**Short exercise:** Beginning with the first line of the data below, reproduce every line unchanged, ending with the line that holds "the back face.".

**Data section:**
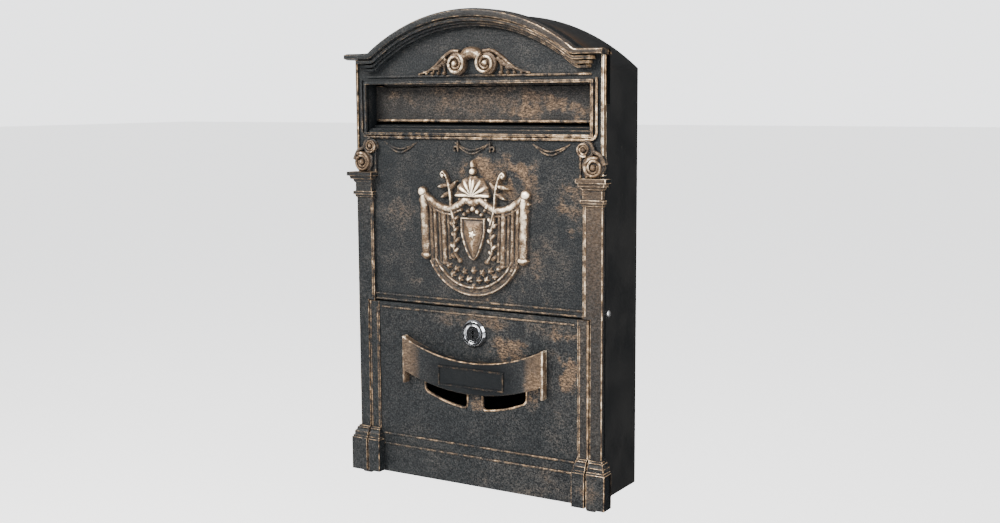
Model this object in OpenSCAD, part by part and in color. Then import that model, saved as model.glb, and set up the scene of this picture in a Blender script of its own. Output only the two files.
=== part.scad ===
// Wall mounted mailbox: two front castings, a folded sheet body, a mail flap and a cam lock.
// Modules are drawn with X across, Y from the front of the feet back to the wall, and
// Z up from the soles of the feet. place() then moves the origin to the middle of the
// four wall holes, on the back face.

/* [Body] */
// Width over the sheet sides
body_w = 245; // [235:1:260]
// Depth from the front of the feet to the wall
body_d = 72; // [68:1:100]
// Height from the feet to the crown of the cornice
body_h = 410; // [400:1:430]
// Rise of the arched roof above its springing
arch_rise = 47; // [42:1:52]
// Thickness of the sheet metal
sheet_t = 0.8; // [0.6:0.1:1.0]

/* [Castings] */
// Wall thickness of the front castings
cast_t = 3; // [2.5:0.5:3.5]
// Height of the lower door
door_h = 156; // [150:1:160]
// Gap between the door and the frame
door_gap = 0.7; // [0.5:0.1:1.0]
// Height of a foot block
foot_h = 29.5; // [26:0.5:32]
// Width over the foot blocks
foot_w = 257; // [252:1:262]

/* [Mail slot] */
// Clear width of the mail slot
slot_w = 222; // [200:1:224]
// Clear height of the mail slot
slot_h = 42; // [36:1:44]
// Depth of the slot's tunnel behind the foot line
tunnel_y = 23; // [20:1:25]

/* [Door pull] */
// Width of the banner-shaped pull
pull_w = 142; // [130:1:150]
// Height of the banner's ends above the feet
pull_top = 128; // [124:1:130]
// Dip of the banner's upper edge
pull_dip = 17; // [14:1:20]

/* [Lock] */
// Height of the lock above the feet
lock_z = 135.5; // [134:0.5:137]
// Radius of the lock's bezel
bezel_r = 12.3; // [11.5:0.1:13]
// Radius of the threaded barrel
barrel_r = 9.3; // [9:0.1:9.5]
// Length of the cam from the lock's axis to its tip
cam_l = 32; // [30:1:36]

/* [Wall fixing] */
// Distance between the wall holes across the back
hole_dx = 180; // [150:5:190]
// Distance between the wall holes up the back
hole_dz = 240; // [200:5:250]
// Height of the middle of the wall holes above the feet
hole_mid_z = 200; // [190:5:205]
// Radius of a wall hole
hole_r = 3; // [2.5:0.25:3.5]

/* [Hidden] */
$fn = 96;
eps = 0.01;

cast_colour = "#3a3430";
sheet_colour = "#2b2b2d";
chrome_colour = "#c9ccd0";
zinc_colour = "#a9abad";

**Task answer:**
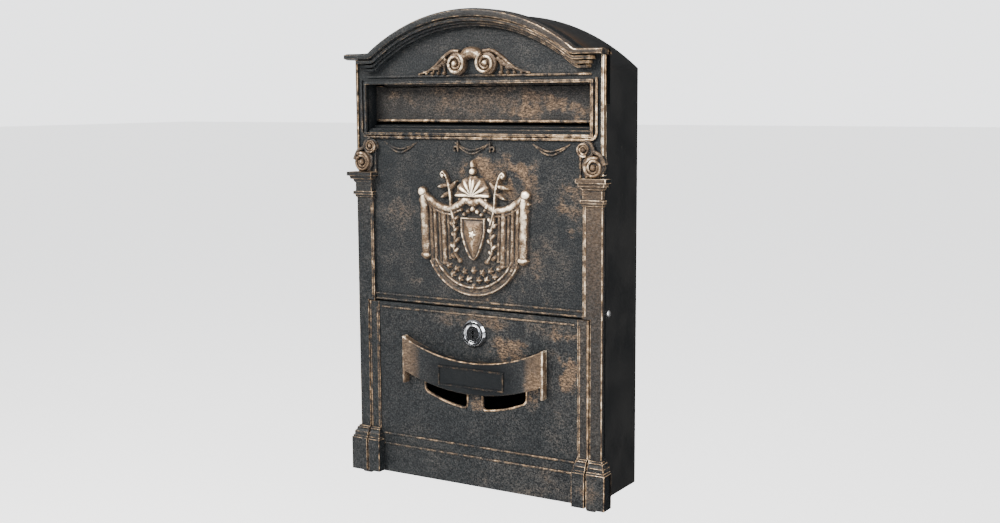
Model this object in OpenSCAD, part by part and in color. Then import that model, saved as model.glb, and set up the scene of this picture in a Blender script of its own. Output only the two files.
=== part.scad ===
// Wall mounted mailbox: two front castings, a folded sheet body, a mail flap and a cam lock.
// Modules are drawn with X across, Y from the front of the feet back to the wall, and
// Z up from the soles of the feet. place() then moves the origin to the middle of the
// four wall holes, on the back face.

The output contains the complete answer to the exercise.